After looking at my personal definition of success I thought I was doing OK, I am ticking many of the boxes I had sought to tick, my life, along with my family, are moving in a positive direction all due to the concept of minimalism.  Then this article got me thinking again, on a world wide scale I am actually pretty unsuccessful.  I might be successful living my life as a minimalist, stress and worry are at an all time low, my finances are good, debt non-existent, but this success is based on my own life plan and goals as a minimalist, how can I sit back and enjoy my new found freedom while so many others are suffering. 

My broader view of success is definitely still a work in progress, it was only recently that I began to see a bigger world wide picture, and how I should work that into my overall life plan.  It's very easy, once you have found the freedom that minimalism can give, to then rest comfortably on your laurels, but this is not what minimalism is meant to be.  Once your life is clear of all the junk consider the bigger picture and how you might seek to leave your mark on the world.

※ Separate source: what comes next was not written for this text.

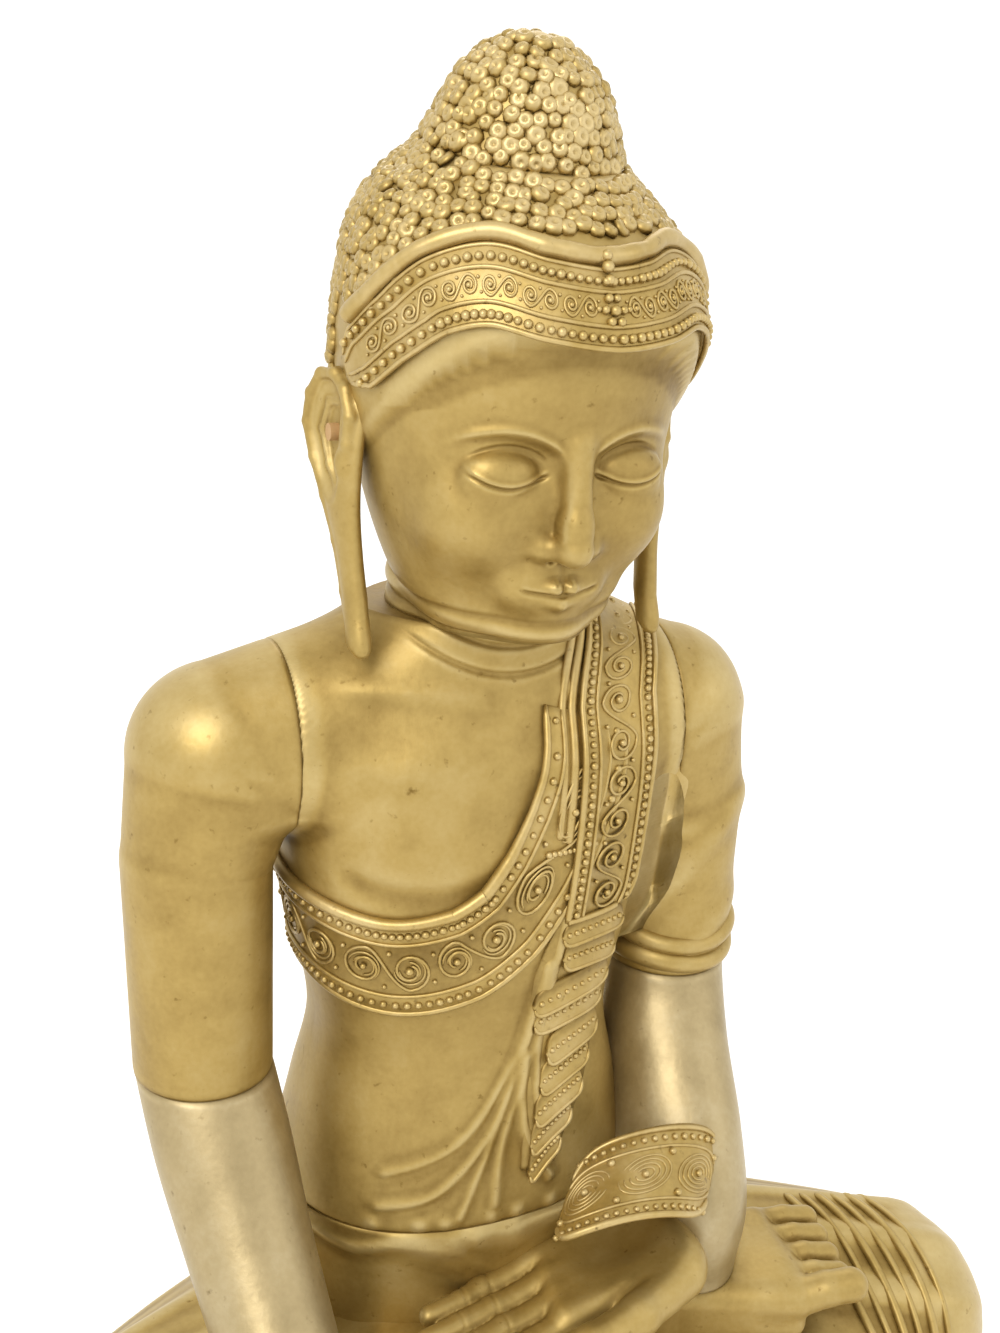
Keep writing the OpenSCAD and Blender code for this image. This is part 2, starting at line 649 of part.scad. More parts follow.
module ear(side) {
    x0 = glide(CAP, 0, 1) * hair_w / 2 - 2;
    rings = [for (t = [1, 0.98, 0.95, 0.9, 0.8, 0.7, 0.6, 0.5, 0.4, 0.3, 0.2, 0.12, 0.06, 0.02, 0])
        [for (i = [0:13]) let (a = side * i * 360 / 14)
            [side * (x0 + glide(EAR, t, 2) + glide(EAR, t, 4) * sin(side * a)
                     + EAR_FLARE * (1 - t) * glide(EAR, t, 3) * cos(a)),
             glide(EAR, t, 1) + glide(EAR, t, 3) * cos(a), ear_top_h - t * ear_len]]];
    on_head() skin(side > 0 ? rings : [for (r = rings) [for (i = [13:-1:0]) r[i]]]);
}

module ear_peg_set(gap) {
    on_head() for (s = [-1, 1]) peg([s * (hair_w / 2 - 4), -2, -26], [1, 0, 0], peg_d, peg_len * 0.6, gap);
}

module ear_pegs() {
    color(WOOD) ear_peg_set(0);
}

module right_ear() {
    color(GOLD) difference() {
        ear(-1);
        ear_peg_set(dowel_gap);
    }
}

module left_ear() {
    color(GOLD) difference() {
        ear(1);
        ear_peg_set(dowel_gap);
    }
}

// ---- robe borders ------------------------------------------------------------------------------
// the trunk's skin at an angle from the front, at a height
function trunk_point(a, z, out) =
    let (o = [0, body_y, z], d = [sin(a), -cos(a), 0])
    o + d * (reach(trunk_skin, o, d, 170) + out);

// angle from the front, height of the border's middle line over the waist seam
BORDER = [[-225, 350], [-180, 262], [-150, 226], [-115, 200], [-80, 193], [-48, 184], [-21, 193], [-4, 212],
          [8, 240], [18, 276], [26, 320]];
function border_point(a, v, out) =
    let (m = trunk_share * glide(BORDER, a, 1),
         slope = trunk_share * (glide(BORDER, a + 2, 1) - glide(BORDER, a - 2, 1)) / (4 * PI / 180 * 105),
         k = 1 / sqrt(1 + slope * slope), w = v * border_w / 2)
    trunk_point(a - w * slope * k * 180 / PI / 105, seam_h + m + w * k, out);

// the rows of the border, the panel and the pleats are laid out on a trunk of this height
trunk_share = trunk_h / 396;

BORDER_START = -214;
BORDER_STOP = 16;
module chest_border() {
    color(GOLD) strip(function(s, v, o) border_point(s, v, o), BORDER_STOP, BORDER_START, 44, strip_t);
}

module chest_border_cords() {
    color(GOLD) for (v = [-1, -0.58, 0.58, 1])
        cord_on(function(s, v, o) border_point(s, v, o), BORDER_START, BORDER_STOP, 30, v, strip_t,
                v == 1 ? 3.5 : 1.8, 5);
}

module chest_border_beads() {
    n = floor((BORDER_STOP - BORDER_START) * PI / 180 * 112 / (bead_d * 1.4));
    color(GOLD) for (v = [-0.79, 0.79], i = [0:n])
        translate(border_point(mix(BORDER_START, BORDER_STOP, i / n), v, strip_t + 0.6))
            sphere(d = bead_d, $fn = 16);
}

module chest_border_scrolls() {
    n = 15;
    color(GOLD) for (i = [0:n - 1], k = [-1, 1]) {
        a = mix(BORDER_START + 6, BORDER_STOP - 6, (i + (k + 1) / 4) / (n - 0.5));
        p = border_point(a, 0.22 * k, strip_t);
        volute(p, [p.x, p.y - body_y, 0], 8);
        volute(p, [p.x, p.y - body_y, 0], 4);
    }
}

// panel over the left shoulder: length along its middle line, from the chest up and over
PANEL_X = 62;
PANEL_FOOT = 206;
PANEL_LEN = 256;
PANEL_ARC = 136;
// how far the panel leans outwards up the chest, and then beside the neck
PANEL_LEAN = [10, 24];
neck_skin = function(p) max(body_form(p), p.z - neck_z);
// the panel runs up the chest, then bends back over the shoulder
function panel_point(s, v, out) =
    let (up = min(s, PANEL_ARC), over = max(s - PANEL_ARC, 0) / (PANEL_LEN - PANEL_ARC),
         x = PANEL_X + PANEL_LEAN[0] * up / PANEL_ARC + PANEL_LEAN[1] * over + v * panel_w / 2,
         o = [x, body_y, seam_h + trunk_share * (PANEL_FOOT + up)],
         e = 95 * over, d = [0, -cos(e), sin(e)])
    o + d * (reach(neck_skin, o, d, 170) + out);

module shoulder_panel() {
    color(GOLD) strip(function(s, v, o) panel_point(s, v, o), 0, PANEL_LEN, 26, strip_t + 2);
}

module shoulder_panel_cords() {
    color(GOLD) for (v = [-0.96, -0.6, 0.6, 0.96])
        cord_on(function(s, v, o) panel_point(s, v, o), 2, PANEL_LEN, 22, v, strip_t + 2, 1.8, 5);
}

module shoulder_panel_beads() {
    n = floor(PANEL_LEN / (bead_d * 1.4));
    color(GOLD) for (v = [-0.78, 0.78], i = [0:n])
        translate(panel_point(PANEL_LEN * (i + 0.3) / (n + 1), v, strip_t + 2.4))
            sphere(d = bead_d, $fn = 16);
}

module shoulder_panel_scrolls() {
    n = 9;
    color(GOLD) for (i = [0:n - 1]) {
        s = PANEL_LEN * (i + 0.5) / n;
        p = panel_point(s, i % 2 == 0 ? -0.14 : 0.14, strip_t + 2);
        over = 95 * max(s - PANEL_ARC, 0) / (PANEL_LEN - PANEL_ARC);
        volute(p, [0, -cos(over), sin(over)], 8);
        volute(p, [0, -cos(over), sin(over)], 4);
    }
}

// zigzag hems: cloth layers below the panel, each a rounded ridge that turns back on itself
PLEATS = [[190, 30, 82], [168, 74, 24], [144, 22, 76], [119, 66, 18], [95, 16, 66], [72, 54, 18]];
module shawl_pleats() {
    color(GOLD) for (k = [0:len(PLEATS) - 1])
        skin(tube_rings([for (i = [0:6])
            let (x = mix(PLEATS[k][1], PLEATS[k][2], i / 6),
                 z = seam_h + trunk_share * PLEATS[k][0] - 8 * i / 6, o = [x, body_y, z])
            o + [0, -1, 0] * (reach(body_skin, o, [0, -1, 0], 170) + 3)], 6, 8));
}

// ---- cuff, sleeve and hem folds ----------------------------------------------------------------
// the cuff is a rounded sheet over the left wrist: u along the forearm, v across it
function cuff_point(u, v, out) =
    let (a = mix(-64, 58, v), c = mix([112, 0, 311], [66, -50, 287], u), r = 38 + 4 * u,
         n = [-0.25 + 0.55 * sin(a), -0.80 * cos(a), 0.58 * cos(a) - 0.35 * sin(a)])
    c + [sin(a) * 46, 0, 26 * cos(a) - 26] + n * (r * 0.6 + out);

module cuff_panel() {
    color(GOLD) skin([for (i = [0:16]) let (v = i / 16)
        [cuff_point(0, v, -3), cuff_point(1, v, -3), cuff_point(1, v, 2), cuff_point(0.9, v, 3.5),
         cuff_point(0.1, v, 3.5), cuff_point(0, v, 2)]]);
}

module cuff_cords() {
    color(GOLD) for (u = [0.04, 0.24, 0.96])
        skin(tube_rings([for (i = [0:14]) cuff_point(u, 0.03 + 0.94 * i / 14, 3.2)], 2, 5));
}

module cuff_scrolls() {
    color(GOLD) for (v = [0.2, 0.5, 0.8]) {
        p = cuff_point(0.6, v, 2.6);
        n = cross(cuff_point(0.7, v, 0) - cuff_point(0.5, v, 0),
                  cuff_point(0.6, v - 0.05, 0) - cuff_point(0.6, v + 0.05, 0));
        volute(p, n.y < 0 ? n : -n, 12);
        volute(p, n.y < 0 ? n : -n, 7);
    }
}

// two rolls of cloth round the left elbow
module sleeve_rolls() {
    color(GOLD) for (k = [0, 1])
        translate(left_elbow + [0, 0, 14 + 15 * k]) rotate([6, -4, 0])
            rotate_extrude($fn = 48) translate([elbow_r - 1, 0]) circle(d = 14, $fn = 24);
}

// robe hem over the shins: three ridges round each leg below the knee
module leg_folds() {
    color(GOLD) for (s = [-1, 1], k = [0:2])
        skin(tube_rings([for (i = [0:12])
            let (a = mix(-16, 96, i / 12), x = s * (knee_span / 2 - 150 + 16 * k),
                 o = [x, 10, 70], d = unit([s * 0.12, -cos(a), sin(a)]))
            o + d * reach(function(p) leg_form(p), o, d, 300)], 3.5, 6));
}

// ---- show --------------------------------------------------------------------------------------
lap_block();
trunk();
head();
topknot();
right_ear();
left_ear();
right_upper_arm();
left_upper_arm();
right_forearm();
left_forearm();
right_hand();
left_hand();
right_foot();
left_foot();
waist_dowels();
neck_dowel();
topknot_dowel();
shoulder_dowels();
elbow_dowels();
wrist_dowels();
ear_pegs();
foot_pegs();
head_curls();
topknot_curls();
hair_band();
hair_band_roll();
hair_band_cords();
hair_band_beads();
hair_band_scrolls();
hair_band_flower();
chest_border();
chest_border_cords();
chest_border_beads();
chest_border_scrolls();
shoulder_panel();
shoulder_panel_cords();
shoulder_panel_beads();
shoulder_panel_scrolls();
shawl_pleats();
cuff_panel();
cuff_cords();
cuff_scrolls();
sleeve_rolls();
leg_folds();
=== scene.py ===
import bpy
import numpy as np
from mathutils import Matrix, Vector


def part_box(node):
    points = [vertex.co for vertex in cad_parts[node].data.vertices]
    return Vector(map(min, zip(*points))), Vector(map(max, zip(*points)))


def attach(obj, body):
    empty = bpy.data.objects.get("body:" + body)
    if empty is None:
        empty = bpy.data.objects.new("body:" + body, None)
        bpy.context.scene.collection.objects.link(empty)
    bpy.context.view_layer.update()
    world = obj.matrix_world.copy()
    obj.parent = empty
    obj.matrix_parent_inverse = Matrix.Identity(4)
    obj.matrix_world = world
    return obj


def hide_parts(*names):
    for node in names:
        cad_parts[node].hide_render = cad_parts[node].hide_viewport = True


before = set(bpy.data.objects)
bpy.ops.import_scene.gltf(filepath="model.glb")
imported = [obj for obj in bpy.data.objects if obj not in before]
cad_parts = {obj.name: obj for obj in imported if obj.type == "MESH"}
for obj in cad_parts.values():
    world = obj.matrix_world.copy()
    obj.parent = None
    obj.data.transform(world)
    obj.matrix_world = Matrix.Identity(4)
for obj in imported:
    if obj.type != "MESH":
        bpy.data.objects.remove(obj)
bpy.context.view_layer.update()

MM = 0.001


# ---- Lap block ---------------------------------------------------------------------------------
# The crossed legs: one block of carved wood with a flat underside, primed, puttied and painted.
# The robe's folds are cut into the wood; the trunk stands on it on two dowels.
def frame_box(node):
    """Lowest and highest corner of a block of the frame, in millimetres."""
    return [np.array(c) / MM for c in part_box(node)]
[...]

This post is not about suggesting anything specific, that's for you to decide, this post is simply about remembering when all is said and done there are still people around us everywhere that need our help.  Never be too busy that you can't show love or give a helping hand.  At the end of the article I noticed a comment from a reader, they summed the article by quoting a passage from Emerson, I would like to do the same. 
"Success
To laugh often and much;
To win the respect of intelligent people
and the affection of children;
To earn the appreciation of honest critics
and endure the betrayal of false friends;
To appreciate beauty, to find the best in others;
To leave the world a bit better, whether by a healthy child,
a garden patch or a redeemed social condition;
To know even one life has breathed easier because you have lived.
This is to have succeeded." - Emerson

 Only when we work TOGETHER can we realise our potential as a united people hand in hand, can we answer the call "PLEASE HELP", can we fill the outstretched HANDS of those without food, only then can we stop the TEARS of those who need us the most.